Only the lines from the line with "pipe_couplings = [], [], [], []" through the line with "if empty is" should be copied, exactly as they appear, with both ends kept.

#### RECORDS PROVIDED
========

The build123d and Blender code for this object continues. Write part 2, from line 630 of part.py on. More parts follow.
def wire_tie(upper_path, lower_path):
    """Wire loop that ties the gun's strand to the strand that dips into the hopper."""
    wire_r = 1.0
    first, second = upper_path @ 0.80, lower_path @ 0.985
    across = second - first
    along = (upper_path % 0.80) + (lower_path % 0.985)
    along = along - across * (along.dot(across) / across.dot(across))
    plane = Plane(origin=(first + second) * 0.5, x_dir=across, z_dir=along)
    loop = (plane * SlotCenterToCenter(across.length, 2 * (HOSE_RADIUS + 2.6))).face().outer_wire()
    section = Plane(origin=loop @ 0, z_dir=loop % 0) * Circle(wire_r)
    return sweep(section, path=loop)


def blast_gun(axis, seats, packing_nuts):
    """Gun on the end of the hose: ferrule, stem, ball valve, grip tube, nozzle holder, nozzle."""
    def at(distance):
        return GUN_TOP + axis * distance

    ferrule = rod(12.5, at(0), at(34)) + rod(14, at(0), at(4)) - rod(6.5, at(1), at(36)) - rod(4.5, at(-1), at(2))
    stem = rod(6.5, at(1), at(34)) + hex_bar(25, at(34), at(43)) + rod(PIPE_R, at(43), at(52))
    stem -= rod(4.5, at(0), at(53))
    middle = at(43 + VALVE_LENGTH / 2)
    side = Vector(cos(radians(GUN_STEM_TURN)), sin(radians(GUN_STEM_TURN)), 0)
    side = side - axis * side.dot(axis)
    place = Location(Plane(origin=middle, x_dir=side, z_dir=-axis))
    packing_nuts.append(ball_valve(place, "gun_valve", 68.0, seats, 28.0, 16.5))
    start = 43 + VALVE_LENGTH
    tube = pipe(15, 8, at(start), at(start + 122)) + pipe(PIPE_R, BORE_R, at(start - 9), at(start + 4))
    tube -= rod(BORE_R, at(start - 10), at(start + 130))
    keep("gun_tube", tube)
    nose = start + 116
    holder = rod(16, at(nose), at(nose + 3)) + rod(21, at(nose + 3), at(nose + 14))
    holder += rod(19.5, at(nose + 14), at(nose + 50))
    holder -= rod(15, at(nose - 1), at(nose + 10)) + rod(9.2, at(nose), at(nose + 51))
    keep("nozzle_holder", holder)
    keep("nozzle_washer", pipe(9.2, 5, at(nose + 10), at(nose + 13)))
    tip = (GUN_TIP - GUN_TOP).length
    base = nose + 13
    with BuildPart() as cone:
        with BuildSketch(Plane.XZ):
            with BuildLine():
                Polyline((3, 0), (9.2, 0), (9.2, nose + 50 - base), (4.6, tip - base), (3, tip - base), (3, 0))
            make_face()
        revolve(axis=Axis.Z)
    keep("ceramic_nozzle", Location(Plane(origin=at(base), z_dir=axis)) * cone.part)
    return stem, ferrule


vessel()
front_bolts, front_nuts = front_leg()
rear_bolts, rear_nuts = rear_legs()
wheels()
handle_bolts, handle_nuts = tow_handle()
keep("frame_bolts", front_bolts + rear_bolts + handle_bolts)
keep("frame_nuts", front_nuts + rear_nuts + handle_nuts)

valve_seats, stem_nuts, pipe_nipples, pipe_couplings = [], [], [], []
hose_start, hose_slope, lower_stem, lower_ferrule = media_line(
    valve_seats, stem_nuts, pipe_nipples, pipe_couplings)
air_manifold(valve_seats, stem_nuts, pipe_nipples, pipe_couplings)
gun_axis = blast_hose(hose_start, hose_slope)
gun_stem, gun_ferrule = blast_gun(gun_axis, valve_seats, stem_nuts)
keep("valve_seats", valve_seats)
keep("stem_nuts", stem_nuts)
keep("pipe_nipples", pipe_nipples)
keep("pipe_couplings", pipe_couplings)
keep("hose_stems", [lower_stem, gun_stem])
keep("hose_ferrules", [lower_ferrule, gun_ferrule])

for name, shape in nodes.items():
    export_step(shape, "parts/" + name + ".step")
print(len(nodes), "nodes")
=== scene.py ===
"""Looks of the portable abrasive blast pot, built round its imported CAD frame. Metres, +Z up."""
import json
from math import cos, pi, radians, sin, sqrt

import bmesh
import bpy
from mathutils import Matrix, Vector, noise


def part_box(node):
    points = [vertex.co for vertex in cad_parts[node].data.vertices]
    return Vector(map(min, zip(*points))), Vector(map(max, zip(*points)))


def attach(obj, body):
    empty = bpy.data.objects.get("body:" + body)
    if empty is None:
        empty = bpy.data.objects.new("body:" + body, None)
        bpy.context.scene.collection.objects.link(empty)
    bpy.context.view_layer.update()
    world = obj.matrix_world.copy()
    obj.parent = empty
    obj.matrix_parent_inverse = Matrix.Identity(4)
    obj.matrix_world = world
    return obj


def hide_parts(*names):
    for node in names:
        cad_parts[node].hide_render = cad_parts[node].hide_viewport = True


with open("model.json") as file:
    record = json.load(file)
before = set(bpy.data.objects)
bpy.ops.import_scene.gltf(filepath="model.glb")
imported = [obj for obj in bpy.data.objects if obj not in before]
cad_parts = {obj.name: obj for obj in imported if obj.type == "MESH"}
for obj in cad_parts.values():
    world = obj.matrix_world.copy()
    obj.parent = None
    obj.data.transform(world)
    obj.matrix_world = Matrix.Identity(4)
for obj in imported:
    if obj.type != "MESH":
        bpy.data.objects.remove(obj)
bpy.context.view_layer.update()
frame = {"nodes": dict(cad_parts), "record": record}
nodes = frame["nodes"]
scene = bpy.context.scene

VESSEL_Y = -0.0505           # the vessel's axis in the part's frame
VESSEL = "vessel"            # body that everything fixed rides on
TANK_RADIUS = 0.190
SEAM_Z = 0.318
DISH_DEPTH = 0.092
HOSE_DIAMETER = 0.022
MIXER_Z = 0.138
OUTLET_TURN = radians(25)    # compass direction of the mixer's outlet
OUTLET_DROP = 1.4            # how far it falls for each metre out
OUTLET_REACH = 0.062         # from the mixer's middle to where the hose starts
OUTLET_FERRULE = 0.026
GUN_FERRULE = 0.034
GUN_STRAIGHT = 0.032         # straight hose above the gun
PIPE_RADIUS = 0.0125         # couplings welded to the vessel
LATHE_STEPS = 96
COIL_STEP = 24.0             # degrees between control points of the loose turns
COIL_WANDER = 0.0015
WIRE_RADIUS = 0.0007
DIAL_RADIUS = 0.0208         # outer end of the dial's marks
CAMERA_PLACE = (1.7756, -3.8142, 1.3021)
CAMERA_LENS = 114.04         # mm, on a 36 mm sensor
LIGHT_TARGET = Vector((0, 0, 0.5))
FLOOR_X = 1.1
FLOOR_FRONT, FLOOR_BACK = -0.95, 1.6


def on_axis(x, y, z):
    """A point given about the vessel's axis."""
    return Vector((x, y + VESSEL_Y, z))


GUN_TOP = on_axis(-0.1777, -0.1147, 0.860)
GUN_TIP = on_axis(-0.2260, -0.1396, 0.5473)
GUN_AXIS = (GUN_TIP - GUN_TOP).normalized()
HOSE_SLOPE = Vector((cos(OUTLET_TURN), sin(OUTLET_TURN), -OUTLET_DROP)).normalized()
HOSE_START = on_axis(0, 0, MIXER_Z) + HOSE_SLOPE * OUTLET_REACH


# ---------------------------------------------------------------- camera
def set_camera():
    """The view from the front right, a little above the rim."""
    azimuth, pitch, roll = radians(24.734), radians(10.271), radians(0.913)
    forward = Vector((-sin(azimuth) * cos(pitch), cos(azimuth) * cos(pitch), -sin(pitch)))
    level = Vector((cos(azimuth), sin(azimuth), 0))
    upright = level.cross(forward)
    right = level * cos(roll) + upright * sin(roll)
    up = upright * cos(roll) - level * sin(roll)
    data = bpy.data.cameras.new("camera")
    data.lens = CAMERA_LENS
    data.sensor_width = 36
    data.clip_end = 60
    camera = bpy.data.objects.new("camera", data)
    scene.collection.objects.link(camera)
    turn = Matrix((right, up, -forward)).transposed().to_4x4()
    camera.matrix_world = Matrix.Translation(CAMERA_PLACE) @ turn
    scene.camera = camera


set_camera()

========

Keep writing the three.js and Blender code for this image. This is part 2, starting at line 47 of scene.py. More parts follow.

========

#### FULL RESPONSE
valve_seats, stem_nuts, pipe_nipples, pipe_couplings = [], [], [], []
hose_start, hose_slope, lower_stem, lower_ferrule = media_line(
    valve_seats, stem_nuts, pipe_nipples, pipe_couplings)
air_manifold(valve_seats, stem_nuts, pipe_nipples, pipe_couplings)
gun_axis = blast_hose(hose_start, hose_slope)
gun_stem, gun_ferrule = blast_gun(gun_axis, valve_seats, stem_nuts)
keep("valve_seats", valve_seats)
keep("stem_nuts", stem_nuts)
keep("pipe_nipples", pipe_nipples)
keep("pipe_couplings", pipe_couplings)
keep("hose_stems", [lower_stem, gun_stem])
keep("hose_ferrules", [lower_ferrule, gun_ferrule])

for name, shape in nodes.items():
    export_step(shape, "parts/" + name + ".step")
print(len(nodes), "nodes")
=== scene.py ===
"""Looks of the portable abrasive blast pot, built round its imported CAD frame. Metres, +Z up."""
import json
from math import cos, pi, radians, sin, sqrt

import bmesh
import bpy
from mathutils import Matrix, Vector, noise


def part_box(node):
    points = [vertex.co for vertex in cad_parts[node].data.vertices]
    return Vector(map(min, zip(*points))), Vector(map(max, zip(*points)))


def attach(obj, body):
    empty = bpy.data.objects.get("body:" + body)
    if empty is None:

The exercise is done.